お金はドラッグと似ている。ドラッグは精神状態を増幅させる。落ち込んでいたら、より落ち込む。何かを心配していたら、更に心配することになる。パラノイアに陥っていたら、ますます酷いことになる。お金も同じだ。幸い俺は、今挙げたどれでもない。俺は今という時を生きている。良心なんてものは持ち合わせていない。自分自身と家族を大切にするだけだ。だから俺にとって、お金は素晴らしい。しかも俺が働いて稼いだ金だ。宝くじで当てたわけじゃない。あの曲たちを書いていなかったら、今の俺はいない。だから俺は全力で楽しむ。
クリス・マーティンは俺の友達だ。あいつは良い曲を書く。そしてひょうきん者でもある。お互いの奥さんを連れて、4人で食事に行ったよ。最終的にあいつはテーブルに頭を打ちつけながら、「ノエル、全く君って奴は!」と叫んでいた。クリスは色々なことを気にして生きている。全てのことを気にしている。俺は確かマドンナの悪口を言っていた。あいつは「分からない。どうして君はそんな風に生きていられるのか」と言った。だから「俺も分からない。どうしてお前はそんな風に生きていられるのか」と言い返した。
俺が今までに残した酷い発言の数々。俺はその結果を全て受け止めてきた。「あの発言は、前後の文脈が切り取られている!」なんて嘆いたことはない。そんなことするのは女々しい奴だけだ。
俺は神を信じない。この世の全てを見ていて、宇宙を導いている存在なんて絶対にいない。本当にいるなら、テロ組織なんてあるはずがない。
俺が書いた曲の中に、人々は何かを見出している。さっきも言ったように、かつて自宅の周りには、泣いている子供たちが沢山いた。今でもたまにいるよ。それはきっと彼らが、自分の中に求めているものを、俺の曲に見出したからだろう。
ポール・ウェラーは全ての人をけなす。
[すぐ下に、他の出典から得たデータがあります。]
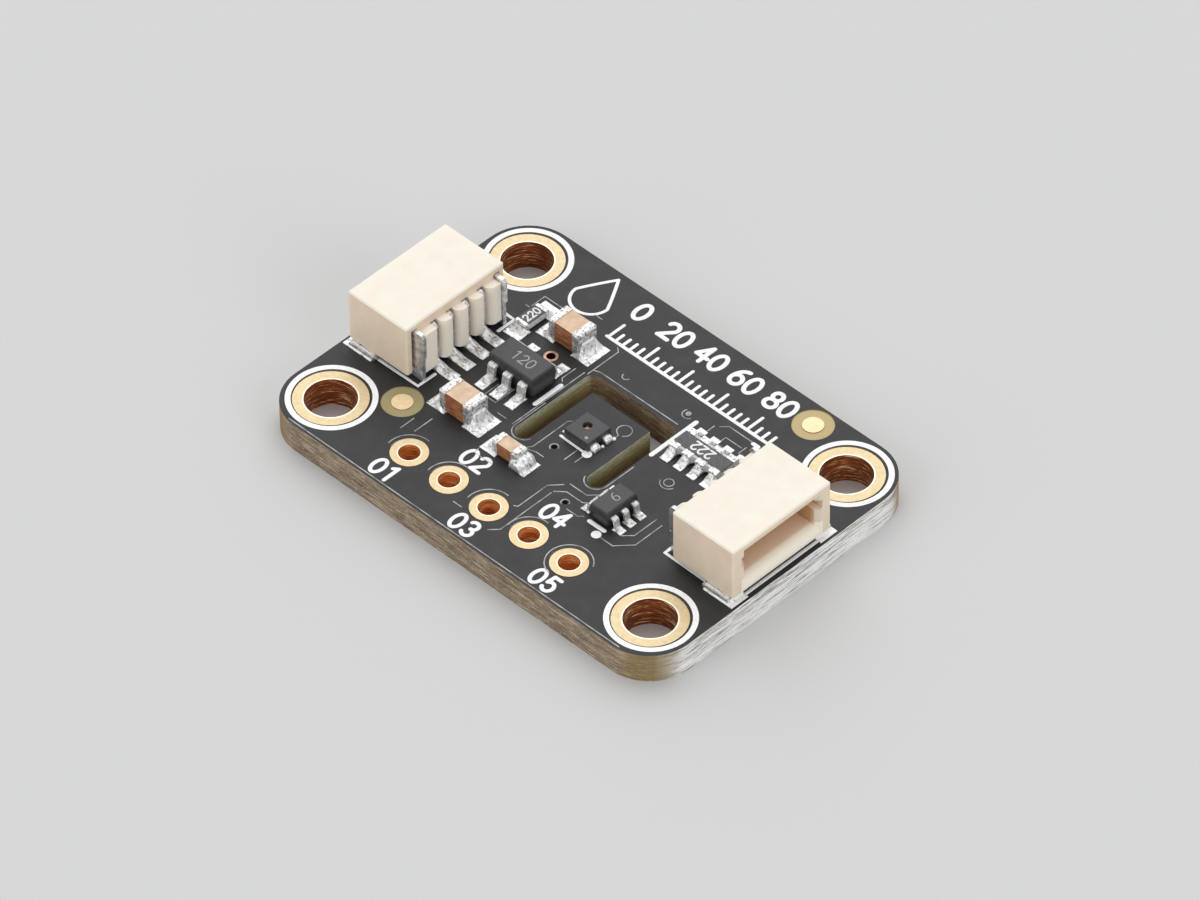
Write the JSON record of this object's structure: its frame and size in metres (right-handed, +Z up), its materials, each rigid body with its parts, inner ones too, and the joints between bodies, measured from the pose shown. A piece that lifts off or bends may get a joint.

そしてボノは物事の本質を突く。「お前の作品が良ければ、お前自身が良い人である必要はない」その通りだと思う。良い曲さえ書けていれば、俺は他の誰になる必要も無い。重要なのは曲であり、俺自身ではない。俺は好き勝手やっていられる。
君自身が素晴らしい人間だから、君がやることも全て自動的に素晴らしくなる。それは間違いだ。俺はそれをかなり早い段階で学んだよ。
俺はもう曲を追いかけたりしない。かつては四六時中曲を書いていた。ウェラーはかつて、「追いかけるな」と俺に言った。「追いかけてはいけない。もし曲がやって来るときは、向こうから勝手にやって来る。やって来ない曲を無理矢理に書いたとして、それでお前は幸せか?」俺がもう新しい曲を書けなくなったとしても、今まで残した曲がある。それらは何かをもたらした。世界を変えることはなかったけど、人々に変化をもたらした。彼らは俺の曲を愛してくれている。それだけで俺は幸せだよ。
引退なんかしない。何をすればいいのか。ある意味では悲しいよ。音楽、サッカー、家族。それが俺の全てさ。
ここまで生きてきて、3つのことを誇りに思っている。4つかな。この年齢で、白髪を染めていないこと。イヤリングをしていないこと。タトゥーをいれていないこと。そしてバイクに乗っていないことだ。